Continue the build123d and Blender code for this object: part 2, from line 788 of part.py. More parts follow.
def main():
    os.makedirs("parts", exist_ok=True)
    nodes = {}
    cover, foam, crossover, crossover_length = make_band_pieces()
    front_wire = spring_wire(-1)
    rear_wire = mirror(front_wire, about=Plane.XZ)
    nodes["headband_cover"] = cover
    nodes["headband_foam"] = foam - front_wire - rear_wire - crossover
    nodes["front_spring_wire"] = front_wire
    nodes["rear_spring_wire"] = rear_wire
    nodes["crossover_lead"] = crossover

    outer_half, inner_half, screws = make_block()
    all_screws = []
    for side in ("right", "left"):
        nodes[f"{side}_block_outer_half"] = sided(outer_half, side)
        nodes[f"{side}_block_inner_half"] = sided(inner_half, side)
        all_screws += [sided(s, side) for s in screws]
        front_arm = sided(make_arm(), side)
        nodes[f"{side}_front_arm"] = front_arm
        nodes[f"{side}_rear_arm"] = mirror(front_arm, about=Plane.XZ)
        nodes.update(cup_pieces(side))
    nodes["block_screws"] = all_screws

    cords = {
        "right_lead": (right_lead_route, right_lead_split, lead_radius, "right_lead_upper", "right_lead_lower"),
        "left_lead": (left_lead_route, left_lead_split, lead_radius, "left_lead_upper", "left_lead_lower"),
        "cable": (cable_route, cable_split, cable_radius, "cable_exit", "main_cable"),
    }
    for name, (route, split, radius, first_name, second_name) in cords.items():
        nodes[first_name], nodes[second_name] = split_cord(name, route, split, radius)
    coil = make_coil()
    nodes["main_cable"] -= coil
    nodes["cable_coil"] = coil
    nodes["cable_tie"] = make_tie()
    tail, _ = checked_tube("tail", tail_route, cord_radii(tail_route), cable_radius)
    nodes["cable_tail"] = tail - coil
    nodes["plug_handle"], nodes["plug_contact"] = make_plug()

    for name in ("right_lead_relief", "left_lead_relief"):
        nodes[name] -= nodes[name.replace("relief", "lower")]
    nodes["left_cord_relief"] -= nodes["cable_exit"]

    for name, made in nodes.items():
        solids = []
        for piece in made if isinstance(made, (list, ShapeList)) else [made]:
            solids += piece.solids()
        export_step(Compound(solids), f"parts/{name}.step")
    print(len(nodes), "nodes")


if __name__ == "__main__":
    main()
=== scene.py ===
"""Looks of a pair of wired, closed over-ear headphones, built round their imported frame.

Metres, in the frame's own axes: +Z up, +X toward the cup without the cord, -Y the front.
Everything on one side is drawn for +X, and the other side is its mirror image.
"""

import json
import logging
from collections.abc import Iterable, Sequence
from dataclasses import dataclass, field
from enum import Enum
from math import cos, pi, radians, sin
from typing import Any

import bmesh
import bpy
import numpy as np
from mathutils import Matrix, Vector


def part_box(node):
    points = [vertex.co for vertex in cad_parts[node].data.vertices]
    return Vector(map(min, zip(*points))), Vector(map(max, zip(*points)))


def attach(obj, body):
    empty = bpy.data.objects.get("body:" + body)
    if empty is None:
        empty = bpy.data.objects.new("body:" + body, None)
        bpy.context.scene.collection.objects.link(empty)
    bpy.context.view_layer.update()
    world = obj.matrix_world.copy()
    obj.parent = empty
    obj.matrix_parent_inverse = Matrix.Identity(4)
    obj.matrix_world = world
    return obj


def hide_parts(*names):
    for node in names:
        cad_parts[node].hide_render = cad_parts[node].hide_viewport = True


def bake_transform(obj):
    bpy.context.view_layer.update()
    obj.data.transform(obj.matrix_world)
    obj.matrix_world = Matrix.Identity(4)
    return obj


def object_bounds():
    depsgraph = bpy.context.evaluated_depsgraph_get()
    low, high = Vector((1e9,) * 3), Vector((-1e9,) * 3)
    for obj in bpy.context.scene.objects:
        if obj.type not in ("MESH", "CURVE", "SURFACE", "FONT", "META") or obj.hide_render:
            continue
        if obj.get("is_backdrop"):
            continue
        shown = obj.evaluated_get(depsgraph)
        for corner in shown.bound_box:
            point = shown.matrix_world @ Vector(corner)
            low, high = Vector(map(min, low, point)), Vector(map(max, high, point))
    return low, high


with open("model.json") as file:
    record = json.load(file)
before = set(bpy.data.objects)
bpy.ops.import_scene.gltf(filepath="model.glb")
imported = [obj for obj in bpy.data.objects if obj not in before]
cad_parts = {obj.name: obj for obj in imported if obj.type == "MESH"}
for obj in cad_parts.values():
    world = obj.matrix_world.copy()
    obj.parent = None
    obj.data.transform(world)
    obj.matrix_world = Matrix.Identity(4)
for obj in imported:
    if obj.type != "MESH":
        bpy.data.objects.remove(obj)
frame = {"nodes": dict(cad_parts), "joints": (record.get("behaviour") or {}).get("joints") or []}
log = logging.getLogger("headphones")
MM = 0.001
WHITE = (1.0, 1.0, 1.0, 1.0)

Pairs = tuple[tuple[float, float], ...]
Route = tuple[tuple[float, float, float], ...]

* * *

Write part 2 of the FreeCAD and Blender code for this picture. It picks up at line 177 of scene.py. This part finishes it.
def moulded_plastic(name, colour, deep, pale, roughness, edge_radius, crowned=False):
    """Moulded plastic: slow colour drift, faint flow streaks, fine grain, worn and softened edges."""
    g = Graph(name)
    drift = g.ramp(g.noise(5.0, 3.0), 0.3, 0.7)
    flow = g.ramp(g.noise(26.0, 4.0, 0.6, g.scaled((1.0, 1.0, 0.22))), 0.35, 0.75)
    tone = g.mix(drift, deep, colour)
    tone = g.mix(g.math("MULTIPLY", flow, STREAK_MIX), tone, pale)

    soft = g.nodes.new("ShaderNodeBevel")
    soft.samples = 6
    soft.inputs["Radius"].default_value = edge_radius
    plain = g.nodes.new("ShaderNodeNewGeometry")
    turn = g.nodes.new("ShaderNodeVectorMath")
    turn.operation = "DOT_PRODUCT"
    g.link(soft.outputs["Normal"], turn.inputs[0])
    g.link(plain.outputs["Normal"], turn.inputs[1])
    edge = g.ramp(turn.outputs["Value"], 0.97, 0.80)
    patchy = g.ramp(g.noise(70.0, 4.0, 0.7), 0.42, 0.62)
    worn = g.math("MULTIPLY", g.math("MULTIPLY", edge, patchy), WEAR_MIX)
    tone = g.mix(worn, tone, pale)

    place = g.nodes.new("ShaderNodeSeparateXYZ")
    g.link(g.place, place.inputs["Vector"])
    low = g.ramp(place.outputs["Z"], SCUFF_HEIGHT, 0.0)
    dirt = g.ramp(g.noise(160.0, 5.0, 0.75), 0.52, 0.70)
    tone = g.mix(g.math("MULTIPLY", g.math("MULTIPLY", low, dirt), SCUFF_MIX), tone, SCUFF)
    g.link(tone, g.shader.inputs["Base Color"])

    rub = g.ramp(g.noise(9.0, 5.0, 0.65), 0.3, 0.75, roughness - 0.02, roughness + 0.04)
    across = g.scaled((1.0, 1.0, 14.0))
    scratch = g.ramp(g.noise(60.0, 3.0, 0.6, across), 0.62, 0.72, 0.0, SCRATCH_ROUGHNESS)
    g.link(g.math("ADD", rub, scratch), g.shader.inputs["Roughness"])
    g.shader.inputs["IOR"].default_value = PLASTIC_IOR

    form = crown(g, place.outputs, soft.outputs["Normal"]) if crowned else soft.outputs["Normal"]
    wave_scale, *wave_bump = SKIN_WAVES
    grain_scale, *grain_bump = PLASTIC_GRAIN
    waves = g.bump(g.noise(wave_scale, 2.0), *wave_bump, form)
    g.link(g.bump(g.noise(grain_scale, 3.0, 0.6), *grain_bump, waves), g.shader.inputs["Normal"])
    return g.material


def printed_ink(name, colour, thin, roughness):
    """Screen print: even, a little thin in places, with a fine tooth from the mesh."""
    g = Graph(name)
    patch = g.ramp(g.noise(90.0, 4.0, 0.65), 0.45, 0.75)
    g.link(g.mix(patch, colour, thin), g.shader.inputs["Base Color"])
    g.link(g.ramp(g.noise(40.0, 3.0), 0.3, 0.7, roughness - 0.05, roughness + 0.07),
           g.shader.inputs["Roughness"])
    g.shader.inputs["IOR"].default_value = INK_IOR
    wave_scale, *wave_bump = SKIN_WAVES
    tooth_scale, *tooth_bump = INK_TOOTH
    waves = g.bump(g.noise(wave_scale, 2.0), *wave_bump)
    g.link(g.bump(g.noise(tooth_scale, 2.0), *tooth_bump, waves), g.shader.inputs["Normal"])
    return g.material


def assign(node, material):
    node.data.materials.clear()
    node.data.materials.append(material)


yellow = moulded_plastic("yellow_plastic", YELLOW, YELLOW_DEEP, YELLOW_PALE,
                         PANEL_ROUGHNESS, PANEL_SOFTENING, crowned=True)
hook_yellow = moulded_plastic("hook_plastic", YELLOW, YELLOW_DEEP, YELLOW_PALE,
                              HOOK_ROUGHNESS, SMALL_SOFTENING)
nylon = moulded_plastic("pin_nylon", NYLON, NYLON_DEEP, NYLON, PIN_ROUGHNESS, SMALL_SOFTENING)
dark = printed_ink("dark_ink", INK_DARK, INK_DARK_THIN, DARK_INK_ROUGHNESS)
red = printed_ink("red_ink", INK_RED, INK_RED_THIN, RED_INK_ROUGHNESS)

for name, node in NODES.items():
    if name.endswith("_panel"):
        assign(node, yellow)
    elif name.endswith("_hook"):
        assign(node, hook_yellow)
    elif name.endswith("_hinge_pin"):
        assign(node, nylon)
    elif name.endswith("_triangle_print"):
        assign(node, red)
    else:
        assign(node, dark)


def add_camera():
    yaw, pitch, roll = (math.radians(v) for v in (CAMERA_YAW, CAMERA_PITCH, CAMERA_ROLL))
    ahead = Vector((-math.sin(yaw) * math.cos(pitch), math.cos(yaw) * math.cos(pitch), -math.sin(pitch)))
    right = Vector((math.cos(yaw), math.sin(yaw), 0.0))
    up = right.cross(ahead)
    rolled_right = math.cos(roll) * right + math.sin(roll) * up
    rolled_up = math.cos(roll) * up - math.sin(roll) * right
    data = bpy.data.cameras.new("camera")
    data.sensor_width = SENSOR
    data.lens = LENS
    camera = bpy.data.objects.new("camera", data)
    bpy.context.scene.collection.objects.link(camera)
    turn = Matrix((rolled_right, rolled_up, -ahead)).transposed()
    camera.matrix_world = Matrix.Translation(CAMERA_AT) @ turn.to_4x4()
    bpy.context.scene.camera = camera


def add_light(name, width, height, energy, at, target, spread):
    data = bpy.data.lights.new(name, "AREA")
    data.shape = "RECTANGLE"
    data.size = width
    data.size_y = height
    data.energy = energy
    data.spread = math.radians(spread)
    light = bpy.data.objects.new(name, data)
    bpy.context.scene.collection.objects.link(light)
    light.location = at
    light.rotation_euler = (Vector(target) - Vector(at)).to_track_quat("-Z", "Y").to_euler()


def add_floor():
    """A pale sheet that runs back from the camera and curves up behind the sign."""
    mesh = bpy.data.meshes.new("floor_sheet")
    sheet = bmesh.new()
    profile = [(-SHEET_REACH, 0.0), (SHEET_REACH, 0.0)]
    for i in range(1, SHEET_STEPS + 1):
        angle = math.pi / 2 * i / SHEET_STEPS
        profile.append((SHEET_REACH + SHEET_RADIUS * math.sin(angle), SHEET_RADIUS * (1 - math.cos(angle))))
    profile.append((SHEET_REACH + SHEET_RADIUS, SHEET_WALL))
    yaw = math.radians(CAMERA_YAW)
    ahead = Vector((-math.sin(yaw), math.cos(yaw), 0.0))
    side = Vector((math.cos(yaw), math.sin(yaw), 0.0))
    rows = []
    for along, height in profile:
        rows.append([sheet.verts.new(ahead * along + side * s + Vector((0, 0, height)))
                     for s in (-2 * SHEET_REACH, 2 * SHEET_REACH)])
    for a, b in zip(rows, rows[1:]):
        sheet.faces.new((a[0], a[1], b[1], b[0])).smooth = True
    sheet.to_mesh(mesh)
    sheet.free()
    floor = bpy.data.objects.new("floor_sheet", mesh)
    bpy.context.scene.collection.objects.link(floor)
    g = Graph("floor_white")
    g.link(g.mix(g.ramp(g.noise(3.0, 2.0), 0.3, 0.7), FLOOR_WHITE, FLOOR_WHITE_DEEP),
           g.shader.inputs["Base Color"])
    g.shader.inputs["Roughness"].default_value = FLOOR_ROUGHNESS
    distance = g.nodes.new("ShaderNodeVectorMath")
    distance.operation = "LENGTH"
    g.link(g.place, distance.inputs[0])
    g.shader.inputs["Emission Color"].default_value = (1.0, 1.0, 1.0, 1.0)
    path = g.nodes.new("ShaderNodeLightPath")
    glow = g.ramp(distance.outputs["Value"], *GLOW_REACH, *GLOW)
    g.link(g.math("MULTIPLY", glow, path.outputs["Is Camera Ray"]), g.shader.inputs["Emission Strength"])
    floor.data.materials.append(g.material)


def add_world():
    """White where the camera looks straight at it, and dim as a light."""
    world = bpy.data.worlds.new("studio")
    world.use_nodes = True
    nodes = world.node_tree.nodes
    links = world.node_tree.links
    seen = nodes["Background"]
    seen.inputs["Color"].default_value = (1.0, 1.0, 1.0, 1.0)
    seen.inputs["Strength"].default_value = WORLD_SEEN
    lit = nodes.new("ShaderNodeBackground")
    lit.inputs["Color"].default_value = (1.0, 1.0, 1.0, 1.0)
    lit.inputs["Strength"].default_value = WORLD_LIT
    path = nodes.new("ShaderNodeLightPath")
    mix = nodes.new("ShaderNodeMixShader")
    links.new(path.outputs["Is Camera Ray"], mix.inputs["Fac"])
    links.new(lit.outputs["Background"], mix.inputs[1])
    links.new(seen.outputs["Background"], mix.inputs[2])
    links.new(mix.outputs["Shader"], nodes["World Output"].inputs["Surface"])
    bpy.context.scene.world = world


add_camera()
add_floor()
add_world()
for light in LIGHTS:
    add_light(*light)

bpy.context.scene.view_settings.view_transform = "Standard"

* * *

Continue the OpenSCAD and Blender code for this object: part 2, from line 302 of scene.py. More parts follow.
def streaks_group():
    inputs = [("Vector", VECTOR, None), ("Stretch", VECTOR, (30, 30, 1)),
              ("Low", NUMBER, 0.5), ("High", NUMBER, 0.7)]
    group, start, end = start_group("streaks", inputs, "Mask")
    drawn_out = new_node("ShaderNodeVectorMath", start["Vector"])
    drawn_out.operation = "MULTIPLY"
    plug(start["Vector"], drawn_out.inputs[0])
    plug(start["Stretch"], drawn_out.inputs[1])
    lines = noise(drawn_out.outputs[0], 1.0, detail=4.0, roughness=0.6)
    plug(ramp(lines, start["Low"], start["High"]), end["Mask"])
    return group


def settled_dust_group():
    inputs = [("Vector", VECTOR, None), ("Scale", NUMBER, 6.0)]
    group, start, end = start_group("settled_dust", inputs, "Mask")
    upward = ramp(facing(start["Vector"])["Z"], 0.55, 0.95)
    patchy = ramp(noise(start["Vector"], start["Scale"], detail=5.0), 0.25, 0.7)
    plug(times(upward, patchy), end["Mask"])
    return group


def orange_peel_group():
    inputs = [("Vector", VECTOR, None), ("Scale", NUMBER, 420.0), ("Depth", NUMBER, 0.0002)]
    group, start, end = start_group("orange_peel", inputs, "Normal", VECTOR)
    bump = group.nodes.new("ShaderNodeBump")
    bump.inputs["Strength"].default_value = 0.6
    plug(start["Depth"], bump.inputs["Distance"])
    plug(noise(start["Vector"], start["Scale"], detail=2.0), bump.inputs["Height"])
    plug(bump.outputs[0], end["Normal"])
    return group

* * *

REQUIRED TASK
Go through the material above and output exactly the lines from the one containing "for name, made" through the one containing "for corner in".

WORKED ANSWER
    for name, made in nodes.items():
        solids = []
        for piece in made if isinstance(made, (list, ShapeList)) else [made]:
            solids += piece.solids()
        export_step(Compound(solids), f"parts/{name}.step")
    print(len(nodes), "nodes")


if __name__ == "__main__":
    main()
=== scene.py ===
"""Looks of a pair of wired, closed over-ear headphones, built round their imported frame.

Metres, in the frame's own axes: +Z up, +X toward the cup without the cord, -Y the front.
Everything on one side is drawn for +X, and the other side is its mirror image.
"""

import json
import logging
from collections.abc import Iterable, Sequence
from dataclasses import dataclass, field
from enum import Enum
from math import cos, pi, radians, sin
from typing import Any

import bmesh
import bpy
import numpy as np
from mathutils import Matrix, Vector


def part_box(node):
    points = [vertex.co for vertex in cad_parts[node].data.vertices]
    return Vector(map(min, zip(*points))), Vector(map(max, zip(*points)))


def attach(obj, body):
    empty = bpy.data.objects.get("body:" + body)
    if empty is None:
        empty = bpy.data.objects.new("body:" + body, None)
        bpy.context.scene.collection.objects.link(empty)
    bpy.context.view_layer.update()
    world = obj.matrix_world.copy()
    obj.parent = empty
    obj.matrix_parent_inverse = Matrix.Identity(4)
    obj.matrix_world = world
    return obj


def hide_parts(*names):
    for node in names:
        cad_parts[node].hide_render = cad_parts[node].hide_viewport = True


def bake_transform(obj):
    bpy.context.view_layer.update()
    obj.data.transform(obj.matrix_world)
    obj.matrix_world = Matrix.Identity(4)
    return obj


def object_bounds():
    depsgraph = bpy.context.evaluated_depsgraph_get()
    low, high = Vector((1e9,) * 3), Vector((-1e9,) * 3)
    for obj in bpy.context.scene.objects:
        if obj.type not in ("MESH", "CURVE", "SURFACE", "FONT", "META") or obj.hide_render:
            continue
        if obj.get("is_backdrop"):
            continue
        shown = obj.evaluated_get(depsgraph)
        for corner in shown.bound_box:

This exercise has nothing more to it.